I say "dropped"... We actually eased me into the (slightly less) muddy waters of Loki's brain by having me in my car and communicating by WhatsApp video so that he could get comfortable with my car before dealing with me.


NOVEL COMMUNICATION!

Over a few sessions we've been led by Loki and have gradually put the car windows down while I've been talking his dad through how to manage him via the phone.


These have been unusual sessions! Communicating via the phone and watching Loki through my car windows and mirrors has been a first. It's been a fascinating process and a delight seeing the skill that his dad has developed when handling Loki.


He knows when to give him breaks (which is often). He knows how to be led by him, while still having clear boundaries. He knows how to use touch and words to reinforce any calm decisions Loki makes.


REDIRECTING THE FLOW

His family have put in place all the calming strategies we advise when working with a highly sensitive dog and the change in Loki has been significant. He is much calmer at home. He's increasingly able to go for short, manageable walks. And, most importantly, he's learning to self-calm.


Things still bother him - these are very early days in his journey and he's a very sensitive boy. He isn't going to lose that sensitivity over a few weeks. It will take many months for his system to settle and become less hyper-reactive to stimulants.

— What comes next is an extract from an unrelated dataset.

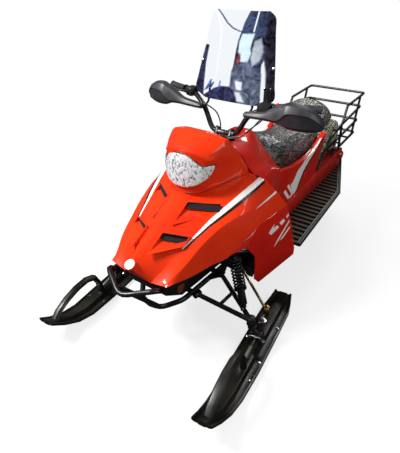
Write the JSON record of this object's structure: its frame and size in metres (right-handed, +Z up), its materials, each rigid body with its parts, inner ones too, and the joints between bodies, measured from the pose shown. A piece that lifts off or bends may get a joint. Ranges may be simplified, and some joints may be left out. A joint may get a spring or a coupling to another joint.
{
  "type": "utility snowmobile",
  "caption": "Small one-seat snowmobile with a red moulded body, two steerable skis, a rubber belt drive, a windshield on the handlebar and a tube rack behind the seat.",
  "frame": {"origin": "on the ground on the centre plane, under the belt lug that stands there", "axes": "+Z up, -Y towards the skis' tips, +X to the rider's left"},
  "size_m": [1.1559, 2.4191, 1.409],
  "materials": {
    "red_body": "glossy moulded",
    "white_badge": "glossy",
    "black_plastic": "satin moulded",
    "black_steel": "satin black paint",
    "black_rubber": "matt",
    "seat_vinyl": "grained vinyl",
    "clear_sheet": "clear sheet",
    "lamp_glass": "clear lens over a bright reflector",
    "tail_lens": "red lens",
    "zinc": "zinc plated",
    "cast_alloy": "as cast"
  },
  "bodies": {
    "chassis": {"hood": "red_body", "grille_upper_left": "black_plastic", "grille_upper_right": "black_plastic", "grille_lower_left": "black_plastic", "grille_lower_right": "black_plastic", "nose_disc": "white_badge", "headlight_pod": "red_body", "headlight": "lamp_glass", "tank_cover": "red_body", "side_panel_left": "red_body", "side_panel_right": "red_body", "seat_base": "red_body", "seat": "seat_vinyl", "backrest": "seat_vinyl", "tunnel": "black_steel", "running_board_left": "black_plastic", "running_board_right": "black_plastic", "rear_rack": "black_steel", "snow_flap": "black_rubber", "tail_light_left": "tail_lens", "tail_light_right": "tail_lens", "track": "black_rubber", "slide_rails": "black_steel", "drive_axle": "black_steel", "belly_pan": "black_plastic", "engine": "cast_alloy", "front_frame": "black_steel", "front_bumper": "black_steel", "a_arm_left": "black_steel", "a_arm_right": "black_steel", "shock_left": "black_steel", "shock_right": "black_steel"},
    "bar": {"handlebar": "black_steel", "windshield": "clear_sheet", "brake_master": "black_plastic", "grip_left": "black_rubber", "grip_right": "black_rubber", "handguard_left": "black_plastic", "handguard_right": "black_plastic", "screen_bracket_left": "black_steel", "screen_bracket_right": "black_steel"},
    "ski_body_left": {"ski_left": "black_plastic", "spindle_left": "black_steel"},
    "ski_body_right": {"ski_right": "black_plastic", "spindle_right": "black_steel"},
    "tie_body_left": {"tie_rod_left": "zinc"},
    "tie_body_right": {"tie_rod_right": "zinc"}
  },
  "joints": [
    {"name": "handlebar_steer", "type": "hinge", "parent": "chassis", "child": "bar", "pos_m": [0, -0.202, 0.88], "axis": [0, 0.4793, 0.8776], "range_deg": [-40, 24]},
    {"name": "ski_left_steer", "type": "hinge", "parent": "chassis", "child": "ski_body_left", "pos_m": [0.42, -0.575, 0], "axis": [0, 0, 1], "range_deg": [-34, 20.4]},
    {"name": "ski_right_steer", "type": "hinge", "parent": "chassis", "child": "ski_body_right", "pos_m": [-0.42, -0.575, 0], "axis": [0, 0, 1], "range_deg": [-34, 20.4]},
    {"name": "tie_rod_left_swing", "type": "hinge", "parent": "ski_body_left", "child": "tie_body_left", "pos_m": [0.43736, -0.46088, 0.15], "axis": [0, 0, 1], "range_deg": [-20.4, 34]},
    {"name": "tie_rod_right_swing", "type": "hinge", "parent": "ski_body_right", "child": "tie_body_right", "pos_m": [-0.47178, -0.47183, 0.15], "axis": [0, 0, 1], "range_deg": [-20.4, 34]}
  ],
  "couplings": [
    {"joint": "ski_left_steer", "follows": "handlebar_steer", "ratio": 0.85},
    {"joint": "ski_right_steer", "follows": "handlebar_steer", "ratio": 0.85},
    {"joint": "tie_rod_left_swing", "follows": "handlebar_steer", "ratio": -0.85},
    {"joint": "tie_rod_right_swing", "follows": "handlebar_steer", "ratio": -0.85}
  ]
}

But the thing that has made me and his dad beam endlessly in our most recent session is that he's learning to self-calm. When something bothers him, he's taking himself away from it and sniffing to calm himself down. The first time he did it, we were both doing joyful whispers along the line of "can you see this? Can you believe it? Loki's ground sniffing!"


And he was 😊 With a soft, gently flowing tail.


It's going to be a long trip with this sweet boy and he'll get there in his own time. His family are an inspiration.